Groups that engage in “discriminatory” speech, such as speech that’s offensive to, or at least intended to incite anger among, people of a particular religion, race, sex, sexual orientation, or veteran status would have to be stripped of their tax-exempt status as well as any subsidies. (After all, one example that the Students of Faith gave for its position that “public groups that receive public funds are confined by law to much stricter tolerances” than provided under private groups’ “virtually unrestricted right to Freedom of Speech” is that “[p]ublicly funded groups cannot promote or attack specific political figures or specific political groups” — a somewhat distorted version of the content-based but viewpoint-neutral prohibition on electioneering and lobbying by tax-exempt groups.) General hyperbole on political, religious, and social topics in student newspapers — such as rhetorical condemnations of the attitudes and actions of the Catholic Church, Christians, atheists, homosexuals, fundamentalists, men, women, feminists, the Bush Administration, Democrats, liberals, or conservatives — would lead to punishment by the school.
This would not, I think, be a good outcome for American public debate, in universities and out. The Court’s First Amendment caselaw certainly precludes it: The University of Oregon is subsidizing the Insurgent under a program that “expends funds to encourage a diversity of views from private speakers” (and that doesn’t involve a “competitive process according to which the grants are allocated” under an “inherently content-based ‘excellence’ threshold,” see NEA v.

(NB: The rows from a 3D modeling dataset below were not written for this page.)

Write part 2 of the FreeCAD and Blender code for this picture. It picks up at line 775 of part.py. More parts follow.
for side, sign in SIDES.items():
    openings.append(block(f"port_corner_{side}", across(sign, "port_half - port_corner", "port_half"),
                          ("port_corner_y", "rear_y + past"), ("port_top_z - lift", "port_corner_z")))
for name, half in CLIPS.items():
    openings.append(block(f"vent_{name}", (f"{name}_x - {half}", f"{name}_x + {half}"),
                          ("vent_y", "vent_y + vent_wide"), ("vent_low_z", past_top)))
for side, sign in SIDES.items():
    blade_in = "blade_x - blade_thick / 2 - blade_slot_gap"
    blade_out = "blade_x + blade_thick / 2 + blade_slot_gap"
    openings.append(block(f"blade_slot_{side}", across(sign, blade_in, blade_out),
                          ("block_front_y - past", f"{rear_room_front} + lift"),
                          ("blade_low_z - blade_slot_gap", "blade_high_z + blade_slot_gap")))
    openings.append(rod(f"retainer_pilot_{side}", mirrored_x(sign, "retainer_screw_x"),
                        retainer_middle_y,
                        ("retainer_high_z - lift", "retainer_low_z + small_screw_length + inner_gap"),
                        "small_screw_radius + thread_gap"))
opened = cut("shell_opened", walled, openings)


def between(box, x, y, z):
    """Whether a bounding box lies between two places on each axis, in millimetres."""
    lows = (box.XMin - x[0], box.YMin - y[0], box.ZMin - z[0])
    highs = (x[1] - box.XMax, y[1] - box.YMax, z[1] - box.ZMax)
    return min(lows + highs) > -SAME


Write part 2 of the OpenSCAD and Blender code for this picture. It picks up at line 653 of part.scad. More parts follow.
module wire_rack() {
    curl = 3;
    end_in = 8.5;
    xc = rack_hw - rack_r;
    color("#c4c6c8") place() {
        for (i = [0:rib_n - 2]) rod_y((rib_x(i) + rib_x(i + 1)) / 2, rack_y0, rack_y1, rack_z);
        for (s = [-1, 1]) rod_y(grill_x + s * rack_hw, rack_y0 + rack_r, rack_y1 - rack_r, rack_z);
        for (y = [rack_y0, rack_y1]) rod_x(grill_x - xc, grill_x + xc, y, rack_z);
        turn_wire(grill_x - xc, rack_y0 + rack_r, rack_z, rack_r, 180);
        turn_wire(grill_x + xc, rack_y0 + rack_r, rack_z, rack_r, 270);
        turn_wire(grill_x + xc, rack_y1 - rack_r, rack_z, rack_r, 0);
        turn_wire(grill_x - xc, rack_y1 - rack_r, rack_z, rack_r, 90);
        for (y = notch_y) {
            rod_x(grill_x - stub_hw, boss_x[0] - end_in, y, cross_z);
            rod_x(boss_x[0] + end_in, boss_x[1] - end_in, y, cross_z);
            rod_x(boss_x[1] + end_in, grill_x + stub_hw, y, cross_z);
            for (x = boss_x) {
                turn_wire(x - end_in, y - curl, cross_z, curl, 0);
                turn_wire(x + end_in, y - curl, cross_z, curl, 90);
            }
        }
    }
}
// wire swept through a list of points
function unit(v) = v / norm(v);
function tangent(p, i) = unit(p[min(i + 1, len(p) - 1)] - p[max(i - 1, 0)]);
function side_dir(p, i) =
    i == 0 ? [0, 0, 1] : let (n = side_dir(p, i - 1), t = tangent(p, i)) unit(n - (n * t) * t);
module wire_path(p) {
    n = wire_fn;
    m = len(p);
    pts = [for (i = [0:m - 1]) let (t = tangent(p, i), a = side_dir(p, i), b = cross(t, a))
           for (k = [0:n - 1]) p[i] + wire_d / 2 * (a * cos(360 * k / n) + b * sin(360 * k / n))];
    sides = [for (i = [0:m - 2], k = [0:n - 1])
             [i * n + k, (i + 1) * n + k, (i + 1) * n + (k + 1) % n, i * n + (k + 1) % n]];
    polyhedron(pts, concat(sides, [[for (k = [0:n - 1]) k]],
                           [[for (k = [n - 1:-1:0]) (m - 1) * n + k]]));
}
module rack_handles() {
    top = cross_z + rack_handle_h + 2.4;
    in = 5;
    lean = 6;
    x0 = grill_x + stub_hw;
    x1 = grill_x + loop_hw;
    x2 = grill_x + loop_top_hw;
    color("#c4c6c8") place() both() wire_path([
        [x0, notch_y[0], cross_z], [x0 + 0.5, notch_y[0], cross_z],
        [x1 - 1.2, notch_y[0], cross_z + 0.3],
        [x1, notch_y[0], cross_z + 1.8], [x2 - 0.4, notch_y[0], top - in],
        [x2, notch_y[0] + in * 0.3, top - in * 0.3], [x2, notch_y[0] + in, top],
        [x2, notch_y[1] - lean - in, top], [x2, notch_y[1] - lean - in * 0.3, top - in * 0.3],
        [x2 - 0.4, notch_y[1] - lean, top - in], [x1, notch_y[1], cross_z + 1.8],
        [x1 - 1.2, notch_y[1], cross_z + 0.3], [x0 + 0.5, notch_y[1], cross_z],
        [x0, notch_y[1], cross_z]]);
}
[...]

Finley). (There is a requirement that, to get funding, a group must be generally certified as advancing the “cultural or physical” development of students; but as best I can tell the funding authorities rightly read this very broadly, and treat all groups that “engage in dynamic discussions of philosophical, religious, scientific, social, and political subjects” as qualifying.)
Such a program for funding a diversity of private groups’ speech — as opposed to a program for expressing the university’s own views — “may not discriminate based on the viewpoint” of the speakers, as the Court held in Rosenberger. The government might be able to define the program in content-based but viewpoint-neutral ways, such as prohibiting electioneering in favor or against particular candidates, prohibiting lobbying in favor or against particular legislation, or possibly even prohibiting profanity or depictions of nudity (since those too would likely be viewpoint-neutral, though content-based). But it surely couldn’t exclude speech on the grounds that it conveys “discriminatory” viewpoints, in the sense of viewpoints that are offensive to various groups.
And this result, I think, is right. The government (federal, state, and local put together) takes and then redistributes 25-30% of the GNP, through funding, access to government property, tax exemptions, access to government-provided services such as the post office, and more. If the government had unlimited authority to condition the use of these benefits on having government-approved, inoffensive, or non-“discriminatory” viewpoints, it would have tremendous authority to influence what kinds of speech can be effectively spread. Once the government has such control over so many places and services — and of course it could one day grow bigger still — there needs to be some constitutional constraint on its ability to leverage that control into control over public debate.
In any case, cheers for the University of Oregon, and a mild Bronx cheer to the Students of Faith. I understand why they’re offended, and I understand that undergraduates can’t be expected to know the ins and outs of First Amendment jurisprudence. But if you’re making assertions about First Amendment law — as the students were doing in their grievance — then you ought to check them with a First Amendment lawyer. And if you’re making arguments for why certain speech should be excluded from university-supported publications, it would help to think harder about the implications of those arguments for speech besides the sort that has made you angry in this particular case.
(By the way, for whatever it’s worth, I actually find the cartoons somewhat more offensive than the Mohammed cartoons. Bt if the difference — which has to do, in my mind, with the gratuitous connection to sex as a means of showing contempt, with little by way of substantive argument — does exist, it’s a difference of degree, not of kind, and one that’s not relevant to the First Amendment principle.)